Dammer notes that as there are more molded parts and greater part integration in the automotive components being developed now than there were in the past, the level of overall machining being performed at Neuss is declining. They have also undergone a rationalization program at the facility during which time they determined what components would be produced internally and which would be outsourced. Small parts—such as those made on screw machines—have been outsourced, for example. "There are companies that specialize in those operations," Dammer explains, "so they have better economies."

Add to this concern with economic, flexible production and cross-functional product and process development a detained concern with quality—there are signs posted in the plant that say "The quality of our products and services is the most important target of our company"—and you've got a manufacturing operation that is always on the move.



When you visit what was once East Germany, some places retain the monochromatic nature of the previous state of affairs. But other sites have been rebuilt or refurbished and are as contemporary as analogous places anywhere else in the world. This fundamental rehabbing has happened and is happening at a Pierburg plant that was once a bankrupt state-run electric motor manufacturing facility . . .

Harta, a town about an hour east of Dresden, is the location of a Pierburg plant that specializes in the manufacture of small electric motors for various applications. Among the uses are in fuel pumps and for secondary air pumps. The Harta plant, which employs approximately 130 people (80 workers; 20 skilled trades; 30 engineers, technicians, physicists, managers), will manufacture about 1 million motors for fuel pumps and 60,000 for secondary air pumps. Additionally, the plant produces a newly developed recirculating water pump (for use, for example, in an engine cooling system); the patented pump was developed by Harta personnel. Throttle bodies are built at Harta. And plastic intake manifolds are assembled at the site from components shipped there from a plant in northern Italy.

All in all, the Harta site is a busy one. Those of you who are geopolitically inclined may have determined that the Harta plant is in the former East Germany (a.k.a., German Democratic Republic). The present plant site was established in 1922. In 1948 the then—existing business was nationalized and became part of the VEM-Elektrokleinmotoren-und Geratewerk. After the reunification of the country, Pierburg acquired the facility and began operations in the 18,500 m2 site (10,000 m2 of which are production and office areas) in January, 1992. Since then, the company has made an investment infusion of some 37 million DM to make what was a moribund facility a vital one.

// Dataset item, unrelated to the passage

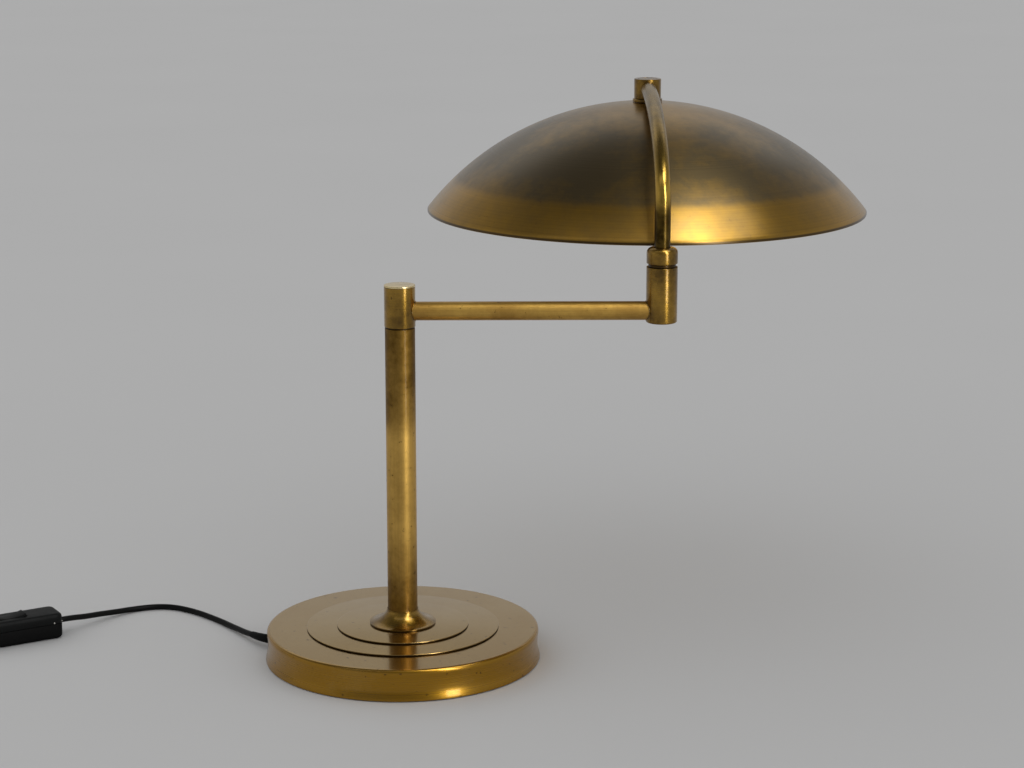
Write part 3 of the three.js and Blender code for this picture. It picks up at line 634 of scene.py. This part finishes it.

According to Dr. Joachim Schmidt, head of R&D, Electronic & Electric, Pierburg, "There were skilled and well-educated engineers here in Harta. Their problem had been that if they needed a particular material—such as bronze for bearings—they couldn't get it." This state of affairs has been rectified by Pierburg, and now these people have the tools they need to do world-class work.

The plant is undergoing a rolling refurbishment. Crews are moving through, cleaning, painting, and relighting the workshops. New equipment is being installed. The electrical motor line for the secondary air pumps, for example, includes up-to-date flexible assembly systems built by Zihlmann, a Swiss firm, and Axis, an Italian company. The line produces two sizes—42 and 58 mm—with a third size (31 mm) coming. It has a capacity of 1.25 million assemblies per year; it operates in a random, or mixed, mode.

The Axis nonsynchronous line for fuel pump rotor assembly is fully automatic. If it was running for three shifts (it currently operates for two), it would produce some 2.4 million assemblies per year.

The intake manifold assembly line is a semiautomatic array built by Rettinger-Prazisions-Anglen, a Munich-based company. Its three-shift capacity is 270,000 units per year.

Given that the customers for the Harta plant includes Audi, BMW, Opel, and Mercedes, it is clear that the people in the former GDR are extremely capable of competing with anyone given the right infrastructure.